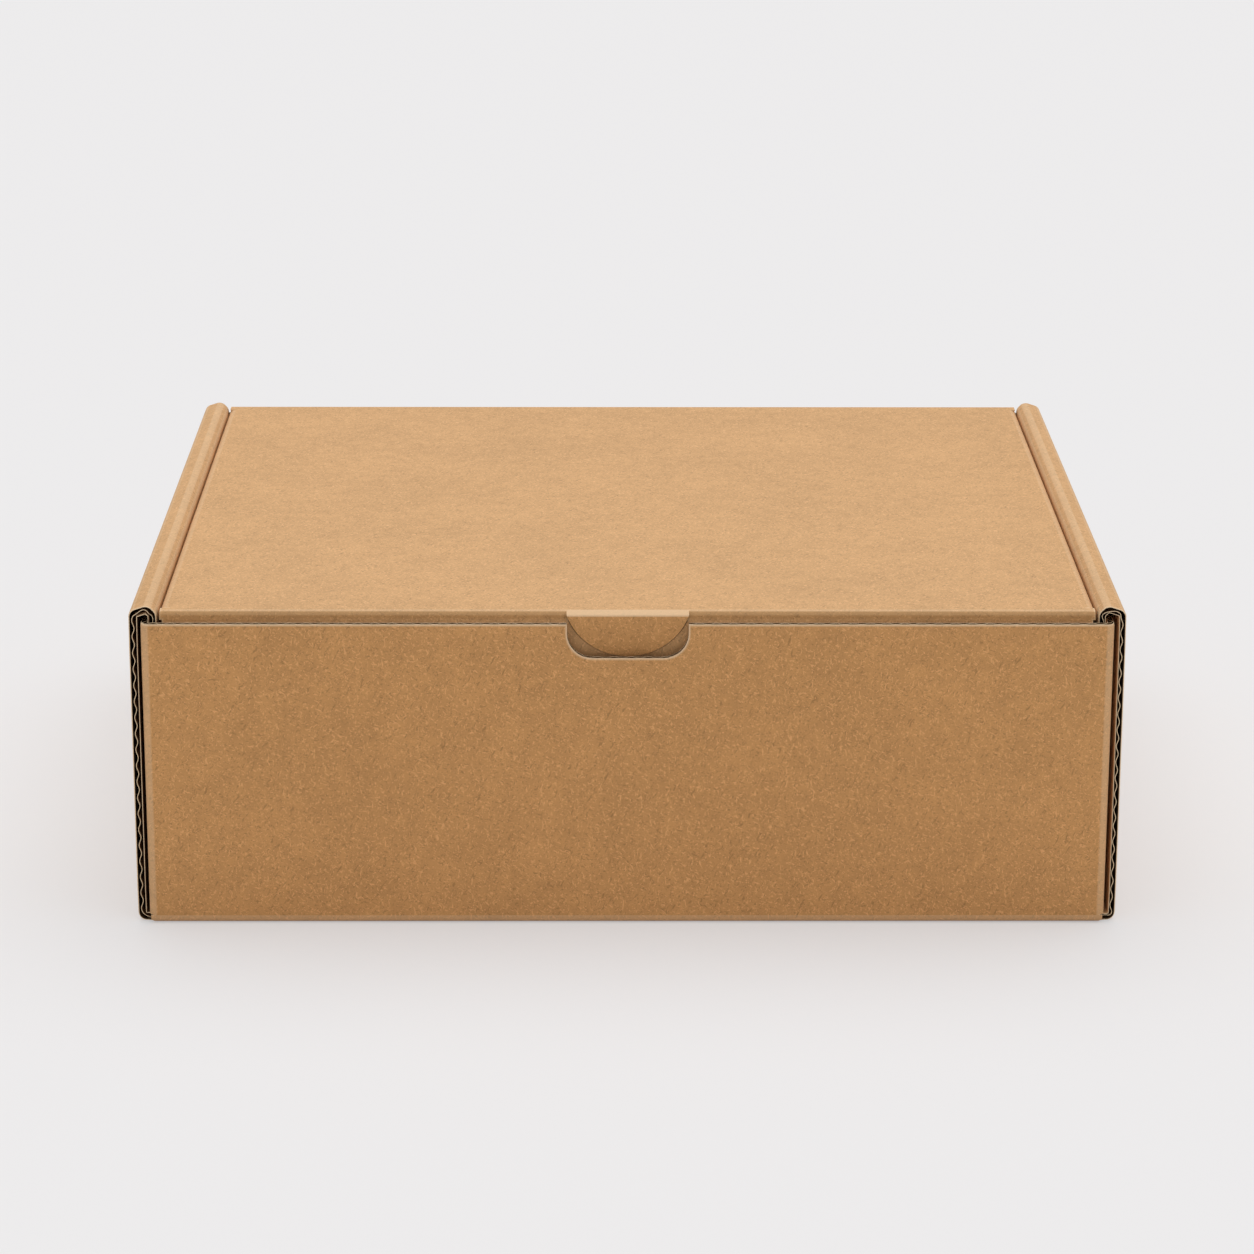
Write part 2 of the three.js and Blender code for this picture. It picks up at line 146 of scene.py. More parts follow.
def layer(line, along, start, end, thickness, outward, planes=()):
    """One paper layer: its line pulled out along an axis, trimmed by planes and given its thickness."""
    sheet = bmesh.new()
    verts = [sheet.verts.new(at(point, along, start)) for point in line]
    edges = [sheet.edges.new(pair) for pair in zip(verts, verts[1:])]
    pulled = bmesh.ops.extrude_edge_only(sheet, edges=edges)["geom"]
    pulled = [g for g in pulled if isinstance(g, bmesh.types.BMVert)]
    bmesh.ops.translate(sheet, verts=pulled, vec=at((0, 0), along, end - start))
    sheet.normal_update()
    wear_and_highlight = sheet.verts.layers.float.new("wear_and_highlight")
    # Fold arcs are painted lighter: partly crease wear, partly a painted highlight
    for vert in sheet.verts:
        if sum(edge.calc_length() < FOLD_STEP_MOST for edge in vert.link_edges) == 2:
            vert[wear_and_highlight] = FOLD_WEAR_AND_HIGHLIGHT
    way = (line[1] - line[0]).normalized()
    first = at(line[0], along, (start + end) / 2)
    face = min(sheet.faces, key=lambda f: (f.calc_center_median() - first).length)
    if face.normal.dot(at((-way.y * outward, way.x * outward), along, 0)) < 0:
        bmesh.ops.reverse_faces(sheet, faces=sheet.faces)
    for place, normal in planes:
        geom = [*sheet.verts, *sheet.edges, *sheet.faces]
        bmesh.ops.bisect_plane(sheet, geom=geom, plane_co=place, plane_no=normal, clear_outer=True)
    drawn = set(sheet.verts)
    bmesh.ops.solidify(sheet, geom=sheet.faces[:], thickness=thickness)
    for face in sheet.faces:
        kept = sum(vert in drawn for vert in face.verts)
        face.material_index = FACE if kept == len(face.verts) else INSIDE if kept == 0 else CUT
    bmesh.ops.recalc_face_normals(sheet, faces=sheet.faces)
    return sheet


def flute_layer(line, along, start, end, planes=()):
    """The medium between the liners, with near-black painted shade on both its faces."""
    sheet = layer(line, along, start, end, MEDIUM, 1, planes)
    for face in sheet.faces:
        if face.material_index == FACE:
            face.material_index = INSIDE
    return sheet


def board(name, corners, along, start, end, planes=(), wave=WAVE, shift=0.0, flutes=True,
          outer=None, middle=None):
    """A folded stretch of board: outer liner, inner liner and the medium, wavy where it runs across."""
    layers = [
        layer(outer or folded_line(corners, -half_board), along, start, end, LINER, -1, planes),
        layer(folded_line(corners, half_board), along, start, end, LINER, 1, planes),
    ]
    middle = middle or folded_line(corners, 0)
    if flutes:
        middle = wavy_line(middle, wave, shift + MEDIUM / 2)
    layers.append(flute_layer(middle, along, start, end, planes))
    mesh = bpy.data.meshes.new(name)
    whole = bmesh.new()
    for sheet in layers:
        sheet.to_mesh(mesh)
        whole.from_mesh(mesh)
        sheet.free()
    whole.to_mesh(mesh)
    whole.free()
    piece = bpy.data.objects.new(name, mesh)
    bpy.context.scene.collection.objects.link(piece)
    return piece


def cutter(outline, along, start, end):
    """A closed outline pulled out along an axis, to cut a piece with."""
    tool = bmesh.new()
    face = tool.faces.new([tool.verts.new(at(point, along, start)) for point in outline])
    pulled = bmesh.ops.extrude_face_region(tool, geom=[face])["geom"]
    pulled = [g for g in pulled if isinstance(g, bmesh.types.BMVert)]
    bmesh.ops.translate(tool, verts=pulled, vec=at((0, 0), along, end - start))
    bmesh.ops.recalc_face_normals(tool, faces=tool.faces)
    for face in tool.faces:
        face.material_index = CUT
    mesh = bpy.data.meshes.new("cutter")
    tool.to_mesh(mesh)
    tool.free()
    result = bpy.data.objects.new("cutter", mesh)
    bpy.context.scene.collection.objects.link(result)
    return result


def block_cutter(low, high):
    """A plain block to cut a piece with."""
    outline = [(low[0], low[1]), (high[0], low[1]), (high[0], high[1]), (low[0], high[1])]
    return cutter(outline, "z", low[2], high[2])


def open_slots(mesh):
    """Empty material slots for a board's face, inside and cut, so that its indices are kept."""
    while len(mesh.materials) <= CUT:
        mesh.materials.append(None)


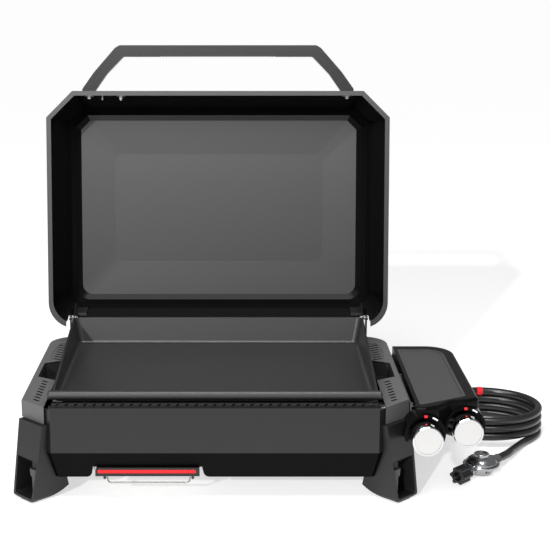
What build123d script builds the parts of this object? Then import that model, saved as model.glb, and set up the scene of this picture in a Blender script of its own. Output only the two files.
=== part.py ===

Instructions for the task. Which lines above contain "scene"? Show each of them.

Output.
Write part 2 of the three.js and Blender code for this picture. It picks up at line 146 of scene.py. More parts follow.
    bpy.context.scene.collection.objects.link(piece)
    bpy.context.scene.collection.objects.link(result)
What build123d script builds the parts of this object? Then import that model, saved as model.glb, and set up the scene of this picture in a Blender script of its own. Output only the two files.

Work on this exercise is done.